Disembogue \Dis`em*bogue"\, v. t. [imp. & p. p. Disembogued; p. pr. & vb. n. Disemboguing.] [Sp. desembocar; pref. des- (L. dis-) + embocar to put into the mouth, fr. en (L. in) + boca mouth, fr. L. bucca cheek. Cf. Debouch, Embogue.]

  1. To pour out or discharge at the mouth, as a stream; to vent; to discharge into an ocean, a lake, etc.

    Rolling down, the steep Timavus raves, And through nine channels disembogues his waves.
    --Addison.

  2. To eject; to cast forth. [R.]
    --Swift.

Disembogue

Disembogue \Dis`em*bogue"\, v. i. To become discharged; to flow out; to find vent; to pour out contents.

Volcanos bellow ere they disembogue.
--Young.

Wiktionary
disembogue

vb. 1 To come out into the open sea from a river etc. 2 (context of a river or waters English) To pour out, to debouch; to flow out through a narrow opening into a larger space.

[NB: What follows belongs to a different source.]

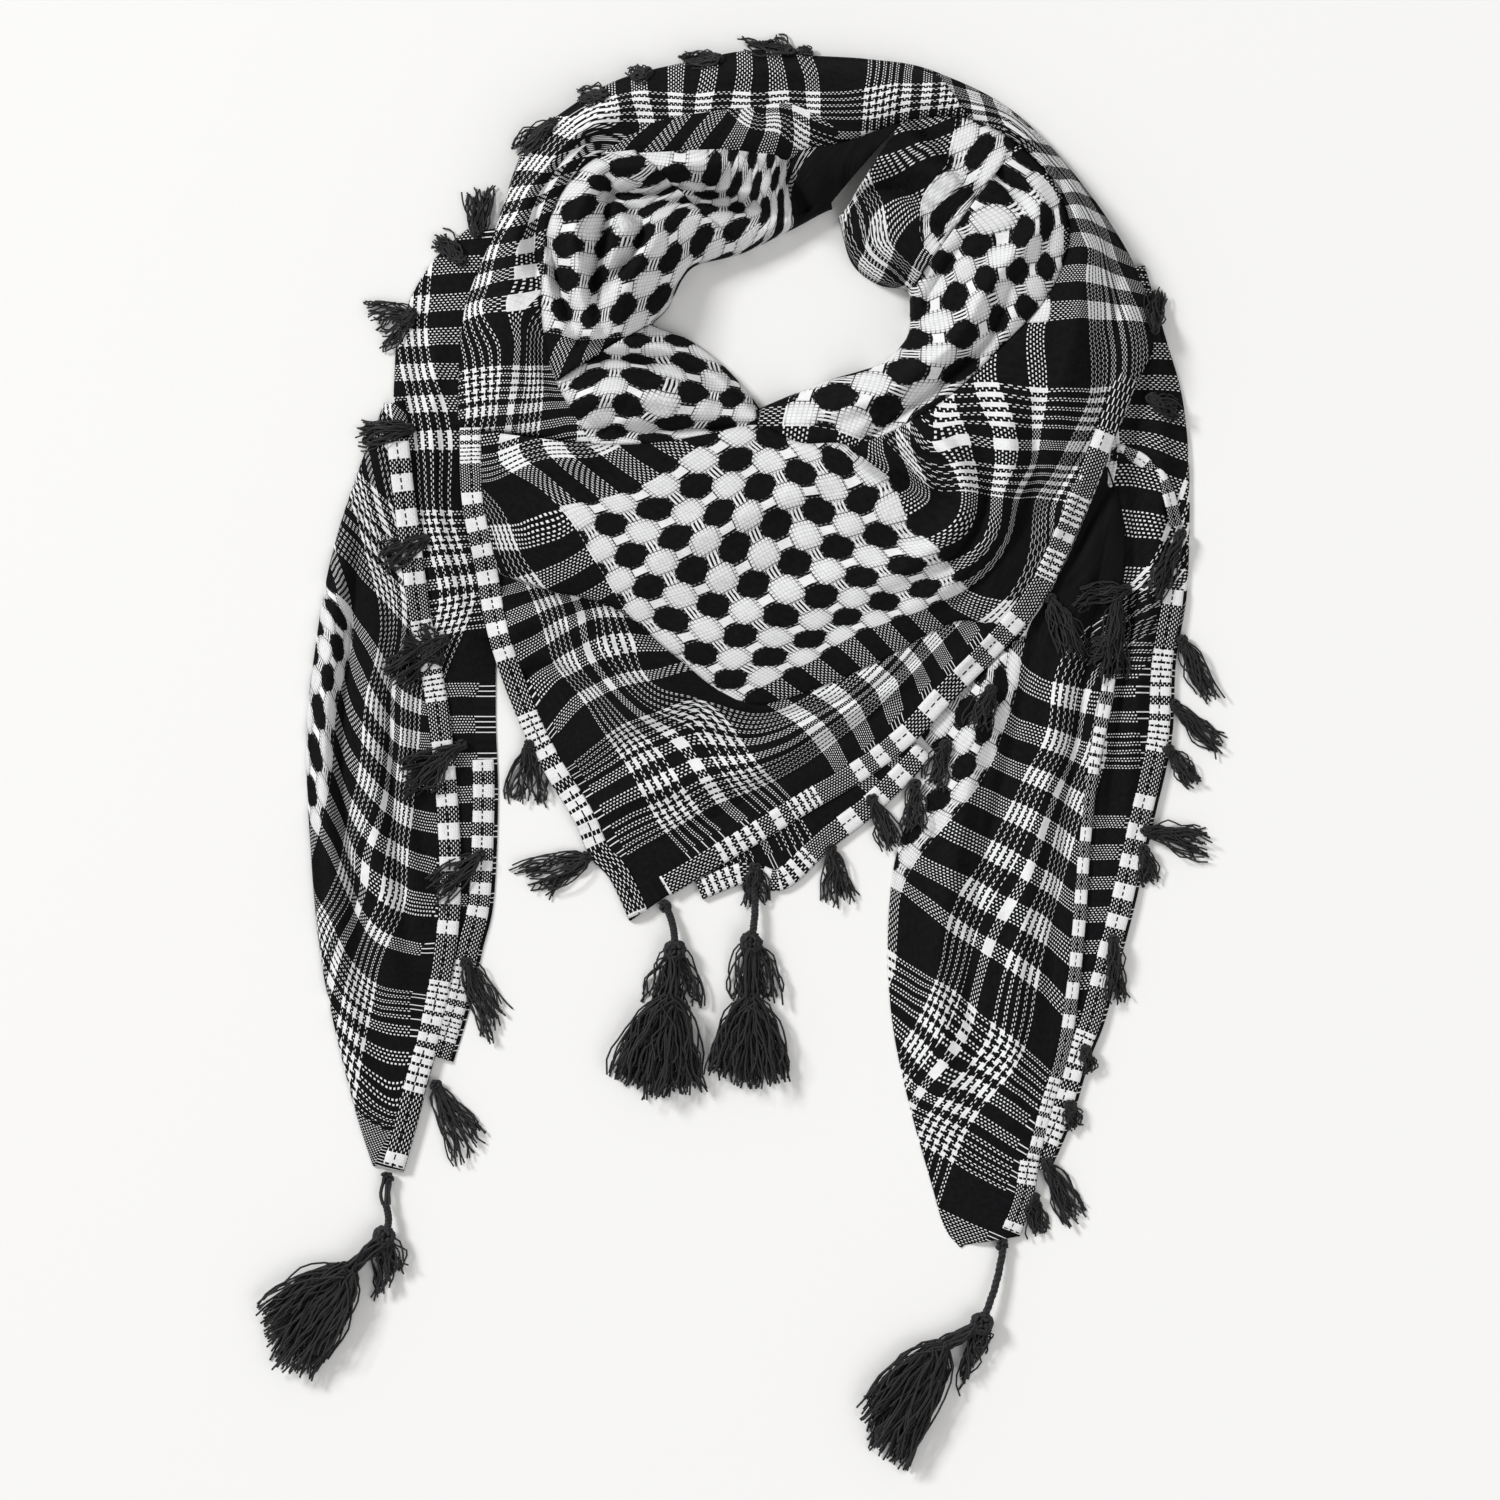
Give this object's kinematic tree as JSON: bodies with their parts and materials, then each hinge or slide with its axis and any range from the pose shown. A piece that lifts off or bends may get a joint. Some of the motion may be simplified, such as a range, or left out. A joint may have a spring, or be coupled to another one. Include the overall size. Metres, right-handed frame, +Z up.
{
  "type": "scarf",
  "caption": "Square cotton scarf in a black and white check with thread tassels, folded to a triangle, wound round an open neck and laid flat.",
  "frame": {"origin": "centre of the box round the whole scarf, on the surface that it lies on", "axes": "+X to the right as seen from above, +Y from the front corner of the triangle towards the back of the neck, +Z up from the surface"},
  "size_m": [0.4349, 0.6408, 0.0333],
  "materials": {
    "check_cotton": "thin woven cotton in a black and white check, matte",
    "black_thread": "black cotton thread, matte with a soft sheen"
  },
  "bodies": {
    "root": {"bib_field": "check_cotton", "bib_border": "check_cotton", "bib_back": "check_cotton", "wrap_left": "check_cotton", "wrap_top": "check_cotton", "wrap_right": "check_cotton", "shoulder_right": "check_cotton", "neck_left": "check_cotton", "neck_lobe": "check_cotton", "neck_back": "check_cotton", "neck_right_lobe": "check_cotton", "neck_right_roll": "check_cotton", "side_left": "check_cotton", "tail_left": "check_cotton", "side_right": "check_cotton", "tail_right": "check_cotton", "corner_tassel_1": "black_thread", "corner_tassel_2": "black_thread", "corner_tassel_3": "black_thread", "corner_tassel_4": "black_thread", "hem_tassel_top": "black_thread", "hem_tassel_left": "black_thread", "hem_tassel_bib_1": "black_thread", "hem_tassel_bib_2": "black_thread", "hem_tassel_bib_3": "black_thread", "hem_tassel_tail_left_1": "black_thread", "hem_tassel_tail_left_2": "black_thread", "hem_tassel_right_1": "black_thread", "hem_tassel_right_2": "black_thread", "hem_tassel_right_3": "black_thread"}
  },
  "joints": []
}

Usage examples of "disembogue".

Skirting the shores of the bay, where the Mackenzie disembogues into the Arctic Ocean, they entered the mouth of the Little Peel River.

There lie, obscene, at every open door, Heaps from the hearth, and sweepings from the floor, And day by day the mingled masses grow, As sinks are disembogued and kennels flow.

This place he presumed would be somewhere about the Straits of Annian, at which point he supposed the Oregon disembogued itself.

The same Coltham coach stopped at the Lamb Inn, and the same group of idle loungers took an interest in its disemboguing of its contents.

A number of the men, also, under the command of some of the clerks, were sent to quarter themselves on the banks of the Wollamut (the Multnomah of Lewis and Clarke) , a fine river which disembogues itself into the Columbia, about sixty miles above Astoria.